Man müsse das Vorgehen „dynamisch anpassen“. Bis zum Ende des Sommers solle jede und jeder zumindest die erste der zwei nötigen Impfungen bekommen können. Bei der Impfstoffbestellung durch die Europäische Union sei „im Großen und Ganzen nichts schief gelaufen“.
Die Ministerpräsidenten der Länder, Pharmavertreter, Vertreter der EU-Kommission und Experten hatten mit Merkel am Montagabend mehrere Stunden lang über die Probleme beim Start der Impfungen in Deutschland diskutiert.
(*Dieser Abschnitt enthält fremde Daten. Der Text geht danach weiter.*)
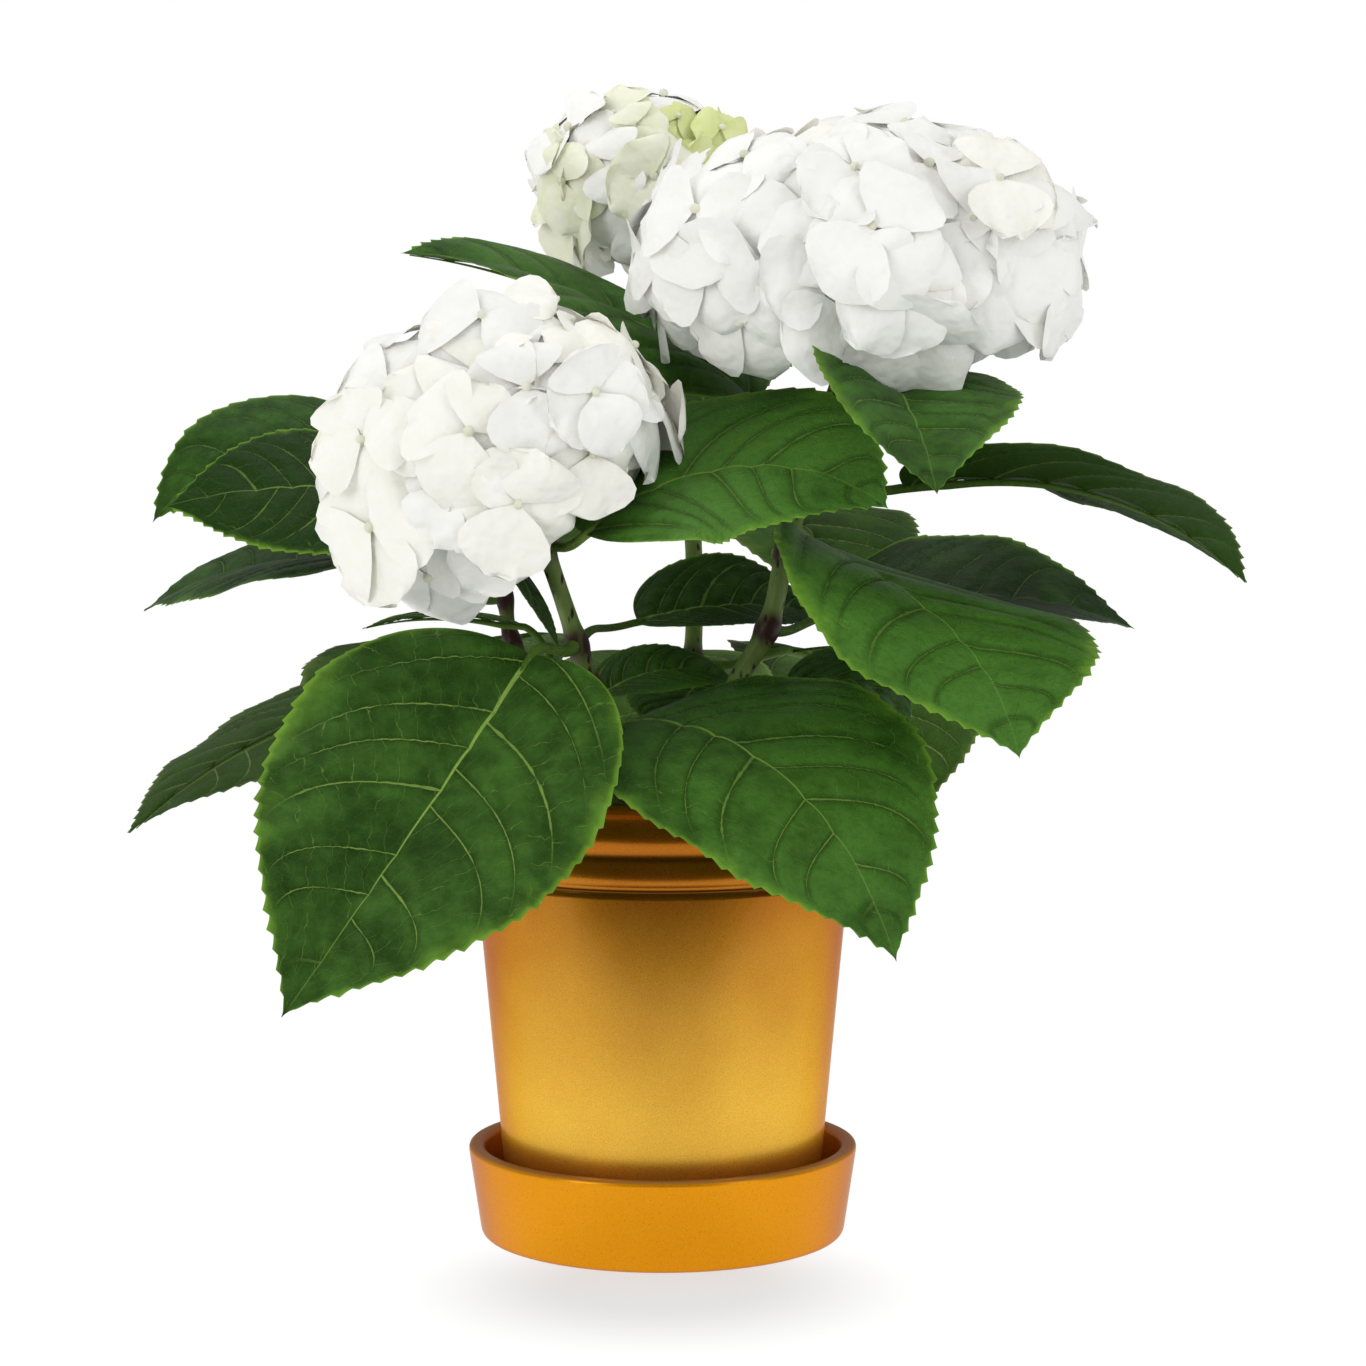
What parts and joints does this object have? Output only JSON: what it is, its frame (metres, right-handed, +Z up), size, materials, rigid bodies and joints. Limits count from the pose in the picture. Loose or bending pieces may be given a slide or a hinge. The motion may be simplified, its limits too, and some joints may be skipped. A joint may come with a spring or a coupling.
{
  "type": "potted hydrangea shrub",
  "caption": "Mophead hydrangea with large toothed leaves and white flower heads, in a glazed round pot on its saucer.",
  "frame": {"origin": "middle of the saucer's flat underside, which the potted plant stands on", "axes": "+Z up along the pot's axis, +X to the right of the plant's front, +Y to its back"},
  "size_m": [0.4623, 0.4021, 0.468],
  "materials": {
    "glaze": "glossy ochre glaze on stoneware",
    "compost": "moist dark potting compost",
    "stem": "green bark with small dark specks",
    "leaf": "quilted, softly glossy green leaf with paler veins",
    "petal": "thin matt white petals"
  },
  "bodies": {
    "root": {"saucer": "glaze", "pot": "glaze", "compost": "compost", "stem_left": "stem", "stem_right": "stem", "stem_back": "stem", "stem_back_left": "stem", "leaf_front_left": "leaf", "leaf_front_right": "leaf", "leaf_left_low": "leaf", "leaf_right_low": "leaf", "leaf_right_front": "leaf", "leaf_right_back": "leaf", "leaf_left_mid": "leaf", "leaf_left_small": "leaf", "leaf_inner_upper": "leaf", "leaf_inner_lower": "leaf", "leaf_inner_pale": "leaf", "leaf_inner_hanging": "leaf", "leaf_centre": "leaf", "leaf_left": "leaf", "leaf_left_high": "leaf", "leaf_far_right": "leaf", "leaf_under_bloom": "leaf", "leaf_upper_left": "leaf", "leaf_back_low_right": "leaf", "leaf_back_low_left": "leaf", "leaf_back_low": "leaf", "leaf_back_left": "leaf", "leaf_back_right": "leaf", "leaf_back_high": "leaf", "bloom_left": "petal", "bloom_right": "petal", "bloom_back": "petal"}
  },
  "joints": []
}
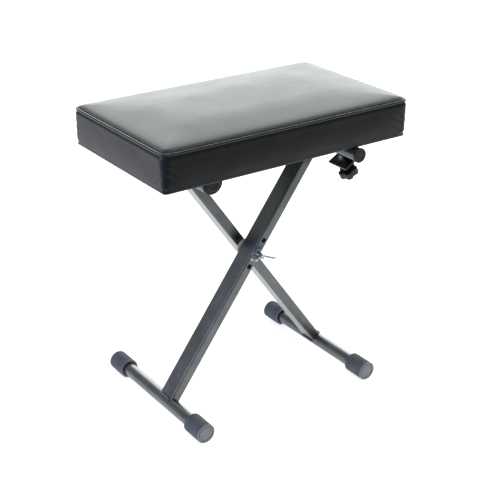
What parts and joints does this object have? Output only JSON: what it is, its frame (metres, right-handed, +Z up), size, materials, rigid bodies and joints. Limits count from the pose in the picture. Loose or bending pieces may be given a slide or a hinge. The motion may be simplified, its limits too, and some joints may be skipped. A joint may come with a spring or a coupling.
{
  "type": "piano bench",
  "caption": "Folding X-frame bench of steel tube with a padded vinyl box seat, ribbed rubber feet, a wing nut at the pivot and a clamp knob under the seat.",
  "frame": {"origin": "on the floor under the middle of the seat, straight below the pivot bolt", "axes": "+Z up, +X along the seat's long side, +Y from the wing nut side to the back"},
  "size_m": [0.526, 0.316, 0.567],
  "materials": {
    "frame_paint": "satin",
    "painted_weld": "satin",
    "grey_rubber": "matte",
    "black_plastic": "satin",
    "zinc_steel": "satin",
    "zinc_casting": "satin",
    "nylon": "satin",
    "plywood": "matte",
    "foam": "matte",
    "vinyl": "satin",
    "vinyl_piping": "satin",
    "dust_cloth": "matte",
    "black_steel": "satin"
  },
  "bodies": {
    "rear_frame": {"rear_leg": "frame_paint", "left_top_tube": "frame_paint", "right_foot_tube": "frame_paint", "left_top_cap_front": "black_plastic", "left_top_cap_rear": "black_plastic", "right_foot_cap_front": "grey_rubber", "right_foot_cap_rear": "grey_rubber", "rear_frame_welds": "painted_weld", "pivot_bolt": "zinc_steel", "pivot_spacer": "nylon", "pivot_washer": "zinc_steel"},
    "front_frame": {"front_leg": "frame_paint", "right_top_tube": "frame_paint", "left_foot_tube": "frame_paint", "right_top_cap_front": "black_plastic", "right_top_cap_rear": "black_plastic", "left_foot_cap_front": "grey_rubber", "left_foot_cap_rear": "grey_rubber", "front_frame_welds": "painted_weld"},
    "seat": {"seat_board": "plywood", "foam_block": "foam", "cover_top": "vinyl", "cover_band": "vinyl", "piping": "vinyl_piping", "dust_cover": "dust_cloth", "t_nuts": "zinc_steel", "bracket_screws": "black_steel", "staples": "zinc_steel", "bearing_block_front": "black_plastic", "bearing_block_rear": "black_plastic", "saddle_front": "black_steel", "saddle_rear": "black_steel", "hook_front": "black_steel", "hook_rear": "black_steel", "clamp_weld_nut": "zinc_steel"},
    "clamp_knob": {"knob_head": "black_plastic", "knob_stud": "zinc_steel"},
    "wing_nut": {"wing_nut": "zinc_casting"}
  },
  "joints": [
    {"name": "scissor_fold", "type": "hinge", "parent": "rear_frame", "child": "front_frame", "pos_m": [0, 0, 0.2802], "axis": [0, -1, 0], "range_deg": [0, 58]},
    {"name": "seat_hinge", "type": "hinge", "parent": "rear_frame", "child": "seat", "pos_m": [-0.145, 0, 0.476], "axis": [0, -1, 0], "range_deg": [0, 29]},
    {"name": "wing_nut_turn", "type": "hinge", "parent": "rear_frame", "child": "wing_nut", "pos_m": [0, -0.05, 0.2802], "axis": [0, -1, 0], "continuous": true},
    {"name": "clamp_knob_turn", "type": "hinge", "parent": "seat", "child": "clamp_knob", "pos_m": [0.13894, -0.101, 0.4725], "axis": [0.5, 0, -0.866], "continuous": true}
  ],
  "couplings": [
    {"joint": "seat_hinge", "follows": "scissor_fold", "ratio": 0.5}
  ]
}
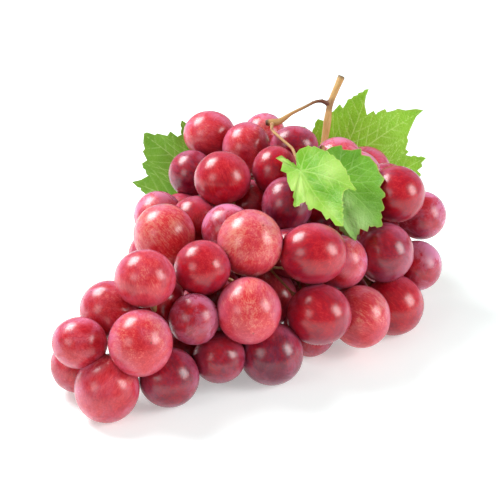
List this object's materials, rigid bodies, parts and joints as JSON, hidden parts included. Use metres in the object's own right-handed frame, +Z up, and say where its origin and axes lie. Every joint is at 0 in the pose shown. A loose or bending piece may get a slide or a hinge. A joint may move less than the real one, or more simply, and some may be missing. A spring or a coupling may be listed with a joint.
{
  "type": "bunch of grapes",
  "caption": "Bunch of red table grapes lying on its side, broad at the shoulder and tapering to a tip, with its cut stalk and vine leaves.",
  "frame": {"origin": "middle of the bounding box, on the surface that the bunch lies on", "axes": "+Z up; the bunch's own axis runs level from its tip at the front left (-X, -Y) to its shoulder at the back right (+X, +Y)"},
  "size_m": [0.1644, 0.1721, 0.0904],
  "materials": {
    "grape_skin": "satin red skin with a pale bloom",
    "stem_bark": "smooth tan to orange-brown bark",
    "leaf_back_right_green": "matt yellow-green leaf",
    "leaf_back_left_green": "matt green leaf",
    "leaf_front_upper_green": "satin light green leaf",
    "leaf_front_lower_green": "matt deep green leaf"
  },
  "bodies": {
    "root": {"berries": "grape_skin", "stem": "stem_bark", "leaf_back_right": "leaf_back_right_green", "leaf_back_left": "leaf_back_left_green", "leaf_front_upper": "leaf_front_upper_green", "leaf_front_lower": "leaf_front_lower_green"}
  },
  "joints": []
}
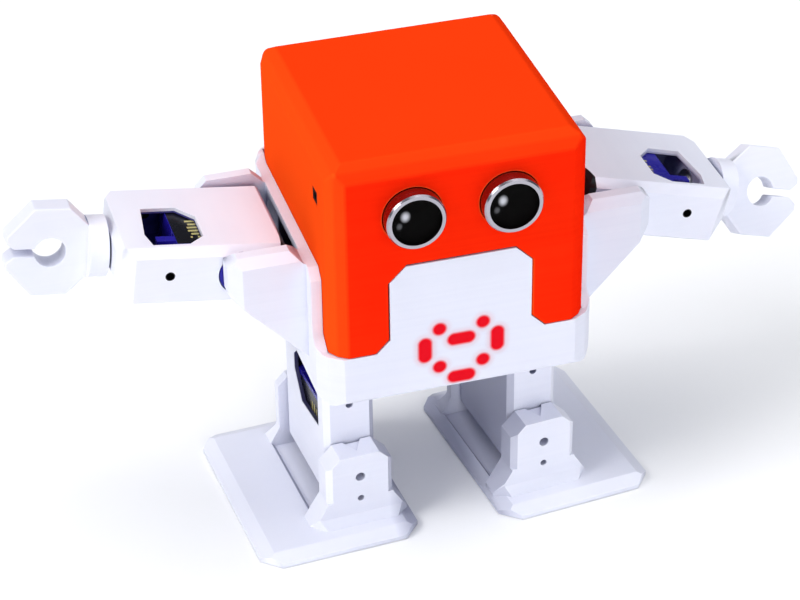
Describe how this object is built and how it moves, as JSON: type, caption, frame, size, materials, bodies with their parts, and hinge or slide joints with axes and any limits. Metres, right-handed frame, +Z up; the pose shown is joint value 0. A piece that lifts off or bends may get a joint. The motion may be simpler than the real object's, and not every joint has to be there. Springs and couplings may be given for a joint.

Oppositionsparteien und Verbände hatten sich gestern enttäuscht über die mageren Ergebnisse gezeigt. Aus der Wirtschaft kam Kritik wegen fehlender Perspektiven für einen Weg aus dem Lockdown.
Am Mittwoch kommender Woche wollen Merkel und die Ministerpräsidenten darüber entscheiden, ob der zunächst bis 14. Februar befristete Lockdown in Deutschland erneut verlängert wird.